Strange as it may seem, we are not even supposed to hate the devil and the demons. St. Isaac of Syria might scandalize us with his unequivocal statement that the heart of a true Christian weeps even for the demons, but this is only evidence that God's ways are definitely not ours. He does not see as we see nor judge as we judge. If we are called to love our spiritual adversaries, then how can we for a minute think we are not called to love our human ones as well. Whenever any seed of hatred exists in the heart, it will eventually poison the whole person. That is why we must root out of ourselves anything that isn't love.
The fact is that when we do not love we are opposing God. "Love your enemies," Jesus commands, "do good to those who hate you and to those who despitefully use you." "Give expecting nothing in return." "He who does not love his brother whom he can see cannot love God whom he cannot see." Forgive "seventy times seven" times in a single day and the same person if necessary. I could go on and on with words and stories from the New Testament that give this simple message, so revolutionary that we, in our selfishness, cannot see how we resist it; so simple that we cannot see it. "Love one another as I have loved you."
The Lord tells us that there are two roads we can take: the one that leads to life and the one that leads to destruction. It is our choice which one we will travel. Each road is marked by the fruit it produces. St. John Cassian puts this so well as he begins by quoting St. Paul's Letter to the Romans, '"For it is not eating and drinking that make the kingdom of God, but the saving justice, the peace and the joy brought by the Holy Spirit." If, then, the kingdom of God is within us, and it consists of righteousness, peace and joy, then whoever lives in these virtues is without doubt in the kingdom of God; and whoever lives, on the other hand, in injustice, discord and death-dealing gloom, is subject to the kingdom of the devil, of hell, of death; for it is by these signs the two kingdoms are discerned.' To those who find some delight in condemning sinners to hell, St. Silouan declares, "Love could not bear that." Such animosity is part of the rotten fruit of the road that leads to destruction not the pious proclamation of the righteous.

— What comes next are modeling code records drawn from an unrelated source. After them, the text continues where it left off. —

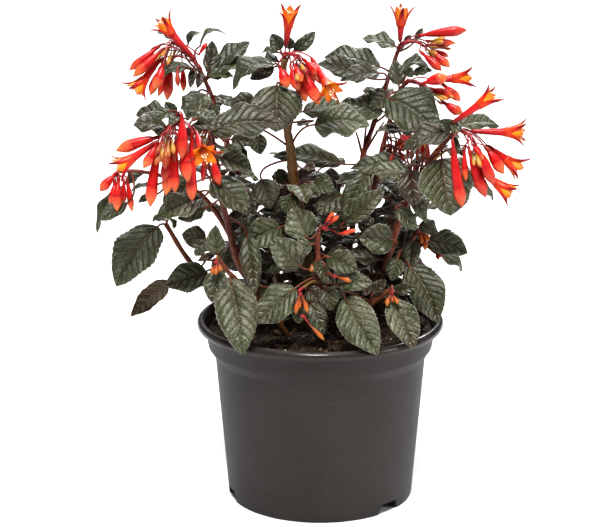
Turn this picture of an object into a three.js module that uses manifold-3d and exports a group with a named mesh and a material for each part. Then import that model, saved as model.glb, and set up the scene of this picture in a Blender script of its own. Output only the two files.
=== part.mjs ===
// Potted koralle fuchsia: a bushy house plant with hanging coral tube flowers, in its plastic nursery
// pot. Millimetres, +Z up, -Y to the front, the origin at the middle of the pot's foot.
import * as THREE from "three";
import { mergeVertices } from "three/addons/utils/BufferGeometryUtils.js";
import Module from "manifold-3d";

const wasm = await Module();
wasm.setup();

// Driving dimensions of the pot and its soil
const POT_HEIGHT = 127;
const LIP_RADIUS = 85;
const COLLAR_RADIUS = 79.4;
const COLLAR_TAPER = 2.2;
const COLLAR_FOOT = 107.5;
const INNER_TOP = 123;
const STEP_RADIUS = 72.6;
const STEP_HEIGHT = 101;
const FOOT_RADIUS = 64;
const POT_WALL = 1.6;
const POT_SIDES = 28;
const NOTCH = { count: 3, firstAngle: -43.5, width: 21, topWidth: 15, height: 7 };
const SOIL_LEVEL = 119;
const SOIL_MOUND = 3;
const CLEARANCE = 0.35;
const FOOT_CLEARANCE = 0.5;
const JOIN_TOLERANCES = [0.22, 0.2, 0.17, 0.14, 0.1, 0.06, 0.03];
const SMALLEST_STEP = 2e-3;

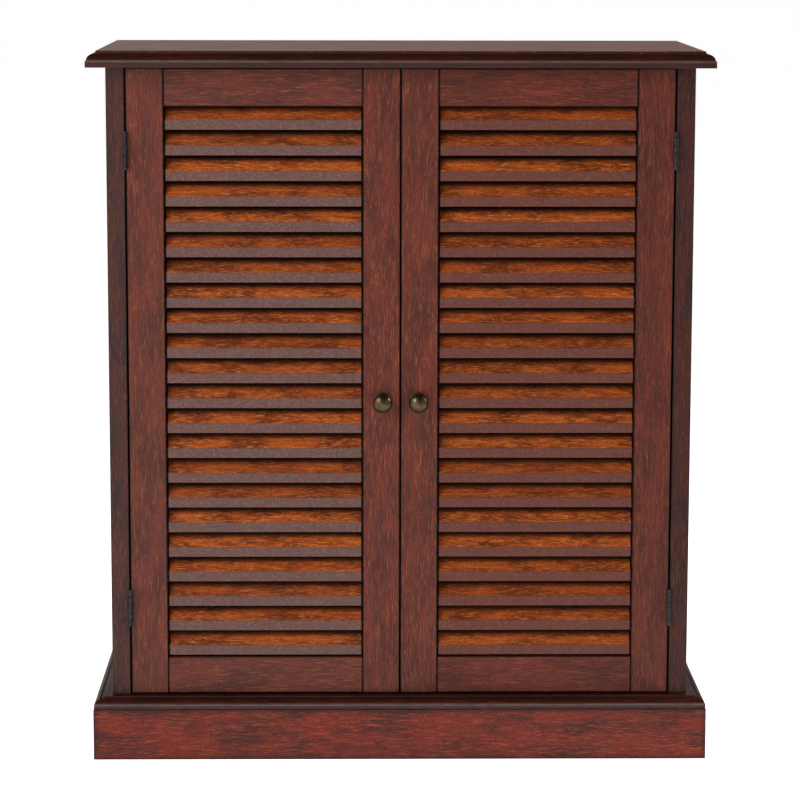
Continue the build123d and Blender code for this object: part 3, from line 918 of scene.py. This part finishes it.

The fruit of taking the broad road that leads to destruction encloses us in the dark confines of a constricted heart, the rigid world of selfishness, calumny and judgment. On this road there is only increasing misery, the suffocation of the human spirit, the replacing of the heart of flesh with a heart of stone. The pleasure one gets from getting one's own way is short-lived for this is an insatiable addiction. Love is the only cure, but that is the one thing the ego-addict cannot bear. They desire to be honored above all men, to have control and power over others, but not to be loved for that would require that they love in return. There is only one destination on this horrible road. A self-inflicted, infinitely lonely hell.
The virtues that characterize the kingdom of God are spacious, open and filled with divine light. Saints are recognized by these qualities. To be in their presence produces the same in us. Although we might not be able to see the light with our physical eyes, the love, joy and peace are felt. They illumine, waken and warm the heart. To be in the presence of one who walks the narrow road that leads to life brings unmistakable joy, light, warmth, peace and freedom. Their efforts for their own salvation reverberate throughout all creation and bring illumination to all. All of us are interconnected. One of the fathers told his disciples, "I have struggled for twenty years for one thing, to see every human being as one." It is so also with creation. As the physicists tell us, "You cannot pull a straw without moving a star."
Both kingdoms take root and grow in the human heart in this life, in this world. What we do in this moment will determine the next. We must be careful to walk the narrow path from one moment to the next, guarding our thoughts from "injustice, discord and death-dealing gloom" and choosing rather the way of peace, joy, light and freedom. The Fathers say, "If you cannot see God in this life, then you will not be able to see him in the next."
The one unmistakable fruit of a life lived for God is the ability to love without limit. This is the way of the Cross and the one thing above all we must nurture in ourselves.